Zadzwoniła do DZIENNIKA czytelniczka ogromnie wzburzona tym, że na jednym z kanałów rosyjskiej telewizji usłyszała wywiad z Danielem Olbrychskim, w którym aktor porównywał metody lustracyjne Instytutu Pamięci Narodowej do działalności KGB.

Ponieważ nikt w redakcji nie widział tego programu, postanowiliśmy sprawdzić informację u samego źródła, czyli Daniela Olbrychskiego. Wydelegowana do tego, jak się wydawało, dziecinnie łatwego zadania, zadzwoniłam rano na prywatną komórkę artysty. Odebrała miła pani, zażądała wyjaśnień, czego miałaby dotyczyć rozmowa, wyraziła zrozumienie i kazała zadzwonić za półtorej godziny.
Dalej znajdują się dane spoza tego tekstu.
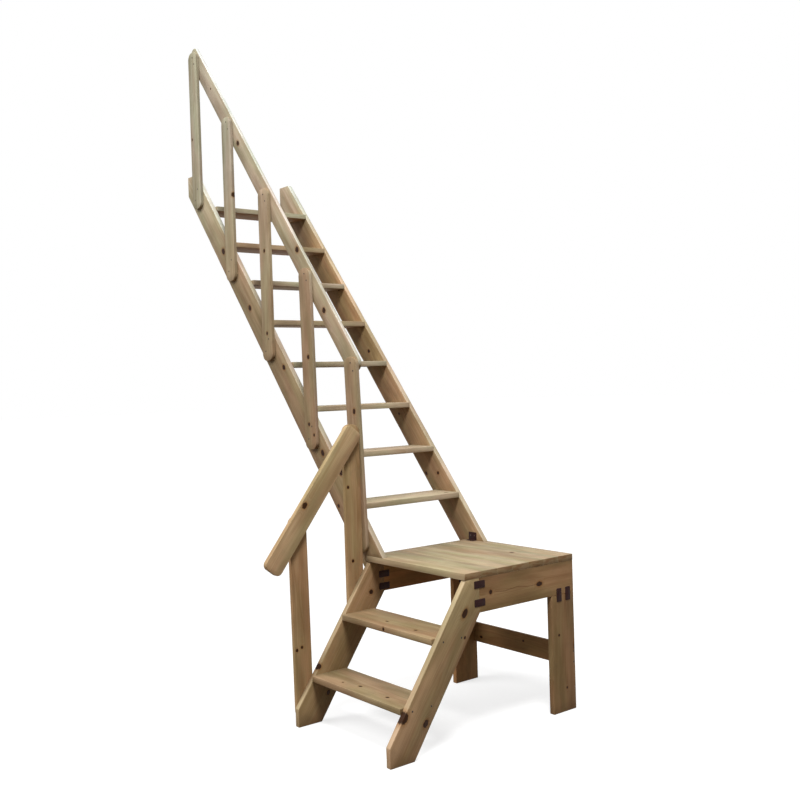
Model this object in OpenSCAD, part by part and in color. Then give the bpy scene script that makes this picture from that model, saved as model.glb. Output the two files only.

W wyznaczonym terminie Daniel Olbrychski nie mógł rozmawiać, podobnie za godzinę, udało się do niego dotrzeć za trzecim podejściem.

Aktor od początku był nastroszony. "Powinniście zacytować całą moją wypowiedź" - oświadczył. Na pytanie, jak ona brzmiała, odparł krótko, że możemy sobie sprawdzić. I nie przekonało go tłumaczenie, że właśnie próbujemy to zrobić, bezpośrednio u niego. "Nie jestem w stanie cytować sam siebie" - oświadczył.
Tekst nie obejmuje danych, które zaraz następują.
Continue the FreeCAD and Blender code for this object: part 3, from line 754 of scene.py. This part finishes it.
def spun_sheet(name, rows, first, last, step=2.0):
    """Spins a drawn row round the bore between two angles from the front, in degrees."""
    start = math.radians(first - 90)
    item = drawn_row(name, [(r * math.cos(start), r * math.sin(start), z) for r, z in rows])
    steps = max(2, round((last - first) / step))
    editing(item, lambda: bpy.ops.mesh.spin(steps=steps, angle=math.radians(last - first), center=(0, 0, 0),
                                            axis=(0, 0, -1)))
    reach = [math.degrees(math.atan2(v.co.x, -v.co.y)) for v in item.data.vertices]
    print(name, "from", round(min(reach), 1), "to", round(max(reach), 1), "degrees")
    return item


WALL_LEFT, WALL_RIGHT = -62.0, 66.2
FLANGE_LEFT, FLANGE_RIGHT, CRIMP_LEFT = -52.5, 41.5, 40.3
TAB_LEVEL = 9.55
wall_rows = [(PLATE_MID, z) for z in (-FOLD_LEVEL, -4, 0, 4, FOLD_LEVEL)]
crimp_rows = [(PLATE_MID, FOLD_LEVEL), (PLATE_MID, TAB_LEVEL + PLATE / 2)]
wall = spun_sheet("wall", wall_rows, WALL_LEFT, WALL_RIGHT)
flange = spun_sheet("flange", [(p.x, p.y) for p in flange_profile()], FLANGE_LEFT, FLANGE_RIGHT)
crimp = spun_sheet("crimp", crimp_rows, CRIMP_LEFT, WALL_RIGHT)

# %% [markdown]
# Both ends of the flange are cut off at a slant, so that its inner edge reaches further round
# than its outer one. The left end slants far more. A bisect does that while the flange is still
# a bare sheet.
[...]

A potem było coraz goręcej. "Czego naprawdę chce się pani dowiedzieć? - zapytał lekko podniesionym głosem. "Czy naprawdę porównał pan IPN do KGB. Chcemy sprawdzić, czy rzeczywiście pan to powiedział" - odparłam. "Ale co pani chce sprawdzić? Co ja sądzę o IPN? Chętnie udzielę wywiadu, który będę mógł autoryzować" - aktor mówił już bardzo głośno.

"A teraz nie mógłby pan tego powiedzieć?" - nalegałam. W odpowiedzi usłyszałam, że wywiad dla rosyjskiej telewizji trwał pół godziny i nie czas na jego streszczanie. Zaraz potem Daniel Olbrychski oskarżył mnie o to, że przepytuję go dokładnie w ten sam sposób, w jak robili to dziennikarze za czasów Gomułki.

Na pytanie, czy przypadkiem mnie nie obraża, aktor oświadczył, że to on czuje się obrażony. "Czy ta rozmowa jest nagrywana?" - zirytował się i oskarżył mnie o próbę inwigilacji.

I nagle, zupełnie nieoczekiwanie, wyrwało mu się, że w wywiadzie dla telewizji Rossija użył wyrażenia "polskoje KGB". A potem zaznaczył, że bynajmniej nie udziela mi wywiadu, więc to, co robię, jest zwykłym nadużyciem.

Zadzwoniliśmy do rosyjskiej telewizji. Tam bez zbędnych ceregieli dowiedzieliśmy się, że Daniel Olbrychski powiedział, iż Instytut Pamięci Narodowej to polityczna instytucja, która "stosuje techniki polskiego KGB, czyli Służby Bezpieczeństwa".